The method of generating a digital elevation model according to claim 7, wherein the step of determining curves includes the steps of:
retrieving vectors having the same magnitude in a neighborhood of a certain point; and
determining the curve on which the vectors have the same magnitude by connecting locations of the retrieved vectors by the curve.
The method of generating a digital elevation model according to claim 7, further including the step of calculating a terrain deviation at boundaries of the flattened region, and determining whether an elevation of a sub-contour line is higher or lower than elevations of the neighboring contour lines based on a sign of the calculated terrain deviation.

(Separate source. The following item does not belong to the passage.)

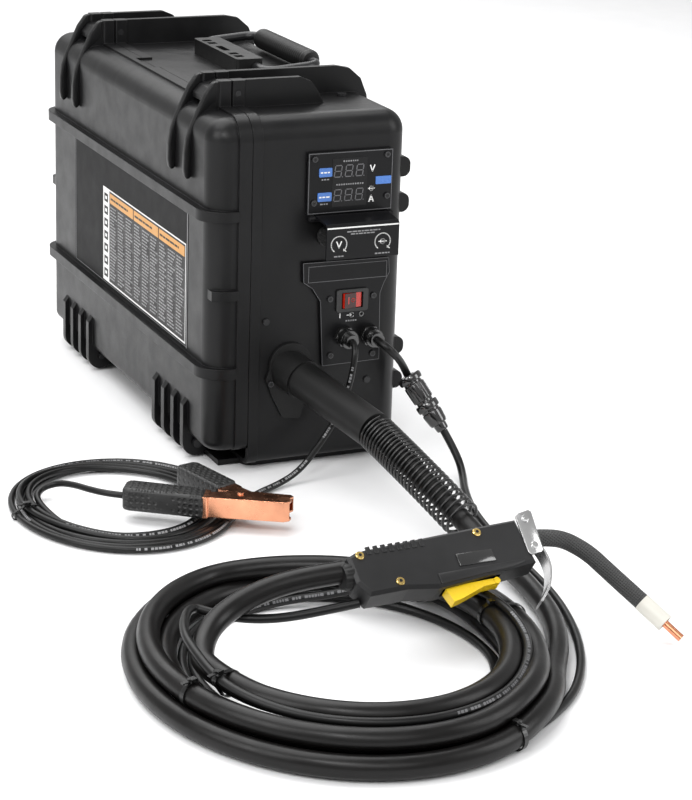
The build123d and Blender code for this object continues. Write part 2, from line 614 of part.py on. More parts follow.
with BuildPart() as gas_fitting:
    rod_y((230, HALF_LENGTH + 7), 60, 240, 7)
    rod_y((HALF_LENGTH + 7, HALF_LENGTH + 22), 60, 240, 7.9)
    with BuildSketch(front(HALF_LENGTH + 6)) as gas_nut:
        with Locations((60, 240)):
            RegularPolygon(13, 6)
    extrude(gas_nut.sketch, amount=6)
    rod_y((229, HALF_LENGTH + 23), 60, 240, 3, Mode.SUBTRACT)
save(gas_fitting.part, "gas_fitting")

# ================= Gun cable =================
RELIEF_START = (INLET[0], PANEL_FRONT, INLET[1])

with BuildPart() as strain_relief:
    way = Vector(*CABLE_START) - Vector(*RELIEF_START)
    back = Vector(*RELIEF_START) - way * 0.1
    rod(tuple(back), CABLE_START, RELIEF_R)
    rod(tuple(back), tuple(Vector(*RELIEF_START) + way * 0.16), RELIEF_R + 2)
    block((-90, 60), (PANEL_FRONT, PANEL_FRONT + 60), (0, 200), mode=Mode.SUBTRACT)
save(strain_relief.part, "strain_relief")

with BuildPart() as relief_spring:
    along((CABLE_START, (28, -462, 62), (47, -541, 32)), SPRING_R, SPRING_R - 1.1)
save(relief_spring.part, "relief_spring")

with BuildPart() as gun_cable:
    along(CABLE_IN, CABLE_D / 2)
    along(CABLE_OUT, CABLE_D / 2)
save(gun_cable.part, "gun_cable")

with BuildPart() as gun_coil:
    with BuildSketch(Plane.XY) as wide_turns:
        with Locations(COIL_CENTRE):
            Ellipse(183, 208)
            Ellipse(122, 140, mode=Mode.SUBTRACT)
    extrude(wide_turns.sketch, amount=34)
    with BuildSketch(level(34)) as top_turn:
        with Locations(COIL_CENTRE):
            Ellipse(148, 169)
            Ellipse(122, 140, mode=Mode.SUBTRACT)
    extrude(top_turn.sketch, amount=11)
save(gun_coil.part, "gun_coil")

# ================= Gun =================
with BuildPart() as gun_handle:
    plate(GUN, GUN_HALF, ((-8, 5), (2, 9), (12, 10), (60, 12.5), (117, 15.4), (159, 17), (162, -27),
                          (134, -30), (64, -37), (36, -33), (0, -34), (-8, -20)), both=True)
    long_edges = gun_handle.edges().filter_by(
        lambda e: abs(abs(GUN.to_local_coords(e.center()).Z) - GUN_HALF) < 0.1)
    chamfer(long_edges, 3)
    plate(GUN, 6, ((69, -27), (127, -27), (127, -50), (69, -50)), mode=Mode.SUBTRACT, both=True)
save(gun_handle.part, "gun_handle")

with BuildPart() as gun_trigger:
    plate(GUN, 5, ((72, -36), (75.5, -49), (84, -47), (108, -39), (124, -38), (124, -33), (100, -33.5),
                   (74, -34)), both=True)
    with BuildSketch(GUN) as trigger_pivot:
        with Locations(TRIGGER_PIVOT):
            Circle(3)
    extrude(trigger_pivot.sketch, amount=5.6, both=True)
save(gun_trigger.part, "gun_trigger")

with BuildPart() as gun_screws:
    for x, y in ((3, 4), (30, -26), (117, 9)):
        with BuildSketch(GUN.offset(GUN_HALF)) as screw:
            with Locations((x, y)):
                Circle(3)
        extrude(screw.sketch, amount=1.5)
save(gun_screws.part, "gun_screws")

with BuildPart() as gun_bracket:
    plate(GUN.offset(GUN_HALF), 2, ((160, 18.5), (175.5, 22.5), (171, -20), (156.6, -21.3)), corner=2)
    plate(GUN.offset(-3), GUN_HALF + 3, ((169.5, -8), (171.5, -8), (171, -26), (166, -45), (150, -66),
                                         (148.5, -64.5), (164, -44), (169, -25)))
save(gun_bracket.part, "gun_bracket")

NECK = ((158, 2.5), (181, 1.7), (203, -3), (221, -20), (233, -43), (251.2, -76.6))

with BuildPart() as gooseneck:
    neck_points = [tuple(GUN.from_local_coords((x, y, 0))) for x, y in NECK]
    along(neck_points, 7.7)
save(gooseneck.part, "gooseneck")

neck_end = tuple(GUN.from_local_coords((251.2, -76.6, 0)))
nozzle_end = tuple(GUN.from_local_coords((264, -101, 0)))
tip_end = tuple(GUN.from_local_coords((272.8, -117.8, 0)))

with BuildPart() as gun_nozzle:
    tube(neck_end, nozzle_end, 8.2, 6.0)
save(gun_nozzle.part, "gun_nozzle")

with BuildPart() as contact_tip:
    rod(neck_end, tip_end, 3.5)
save(contact_tip.part, "contact_tip")

# ================= Voltage sense lead and clamp =================
with BuildPart() as sense_lead:
    along(SENSE_ROUTE, SENSE_D / 2)
save(sense_lead.part, "sense_lead")

with BuildPart() as sense_coil:
    with BuildSketch(Plane.XY) as loops:
        with Locations(SENSE_COIL_CENTRE):
            Ellipse(116, 134)
            Ellipse(70, 85, mode=Mode.SUBTRACT)
    extrude(loops.sketch, amount=13)
save(sense_coil.part, "sense_coil")


def clamp_level(z):
    """Clamp's plan at a given height: local x runs from the rivet to the jaw's tip."""
    return Plane(origin=(CLAMP_PIVOT[0], CLAMP_PIVOT[1], z), x_dir=CLAMP_ALONG, z_dir=(0, 0, 1))


LOWER_JAW = ((-30, -16.5), (44, -16.5), (49, -13), (50, -8), (46, -1), (12, 1.5), (5, 6), (-7, 6), (-30, -1))
UPPER_JAW = ((46, 1), (50, 8), (47, 12), (8, 14), (-3, 24), (-17, 18), (-7, -5), (6, -6), (12, 0))

with BuildPart() as clamp_lower:
    for z in (14, 32):
        plate(clamp_level(z), 2, LOWER_JAW)
    plate(clamp_level(14), 20, ((-30, -16.5), (44, -16.5), (49, -13), (47, -12), (43, -14.5), (-30, -14.5)))
    plate(clamp_level(13.5), 21, ((-29, -19), (-29, 3), (-60, 9), (-110, 15), (-113, 8), (-112, -8), (-60, -15)),
          corner=2)
    with BuildSketch(clamp_level(12.5)) as rivet:
        Circle(3)
    extrude(rivet.sketch, amount=23)
save(clamp_lower.part, "clamp_lower")

with BuildPart() as clamp_upper:
    for z in (16.4, 29.6):
        plate(clamp_level(z), 2, UPPER_JAW)
    plate(clamp_level(16.4), 15.2, ((50, 8), (47, 12), (8, 14), (-3, 24), (-4.5, 22.5), (7, 12), (46, 10)))
    plate(clamp_level(16.4), 15.2, ((-2, 25), (-56, 79), (-62, 78), (-72, 66), (-70, 62), (-19, 9)), corner=2)
    with BuildSketch(clamp_level(12)) as rivet_hole:
        Circle(3.06)
    extrude(rivet_hole.sketch, amount=26, mode=Mode.SUBTRACT)
save(clamp_upper.part, "clamp_upper")

# ================= Control lead, connector and trigger lead =================
CONNECTOR_TOP = CONTROL_ROUTE[-1]
CONNECTOR_END = TRIGGER_IN[0]

with BuildPart() as control_lead:
    along(CONTROL_ROUTE, CONTROL_D / 2)
save(control_lead.part, "control_lead")

with BuildPart() as control_connector:
    top = Vector(*CONNECTOR_TOP)
    length = Vector(*CONNECTOR_END) - top
    for begin, end, radius in ((0, 0.12, 7), (0.12, 0.42, 11), (0.42, 0.66, 12.5), (0.66, 0.9, 10), (0.9, 1, 7)):
        rod(tuple(top + length * begin), tuple(top + length * end), radius)
save(control_connector.part, "control_connector")

with BuildPart() as trigger_lead:
    along(TRIGGER_IN, CONTROL_D / 2)
    along(TRIGGER_OUT, CONTROL_D / 2)
save(trigger_lead.part, "trigger_lead")
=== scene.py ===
import json
import math
import random
import bmesh
import bpy
from mathutils import Matrix, Vector


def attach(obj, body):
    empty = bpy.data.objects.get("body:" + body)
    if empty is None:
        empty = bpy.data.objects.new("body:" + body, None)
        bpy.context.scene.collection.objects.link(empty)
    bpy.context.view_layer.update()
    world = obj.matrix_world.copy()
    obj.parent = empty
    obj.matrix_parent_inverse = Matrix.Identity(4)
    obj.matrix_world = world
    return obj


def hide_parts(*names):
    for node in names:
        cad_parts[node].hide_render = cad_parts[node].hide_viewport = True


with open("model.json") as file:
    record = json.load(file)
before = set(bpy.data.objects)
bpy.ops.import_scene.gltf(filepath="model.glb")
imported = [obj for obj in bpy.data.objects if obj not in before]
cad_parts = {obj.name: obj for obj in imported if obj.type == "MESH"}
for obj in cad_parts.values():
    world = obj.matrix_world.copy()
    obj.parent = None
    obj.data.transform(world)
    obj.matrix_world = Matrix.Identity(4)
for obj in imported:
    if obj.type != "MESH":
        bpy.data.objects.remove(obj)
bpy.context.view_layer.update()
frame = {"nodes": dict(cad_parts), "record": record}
nodes = frame["nodes"]
scene = bpy.context.scene
scene.view_settings.view_transform = "Standard"
MM = 0.001
dice = random.Random(7)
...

The method of generating a digital elevation model according to claim 7, wherein the step of generating a newly integrated sub-contour line includes the step of:
forming a substantially rectangular buffer of a predetermined size along a boundary between the flattened region and the non-flattened region;
defining center lines between an outline of the buffer opposed to the boundary and the boundary;
defining an intersection point between the outline of the buffer and a curve in the flattened region, an intersection point between a center line of the flattened region and the curve of the flattened region, an intersection point between a center line of the non-flattened region and the curve in the non-flattened region, and an intersection point between another outline of the buffer and the curve in the non-flattened region; and
connecting the curve in the flattened region and the curve in the non-flattened region by fitting a cubic curve to the defined four intersection points.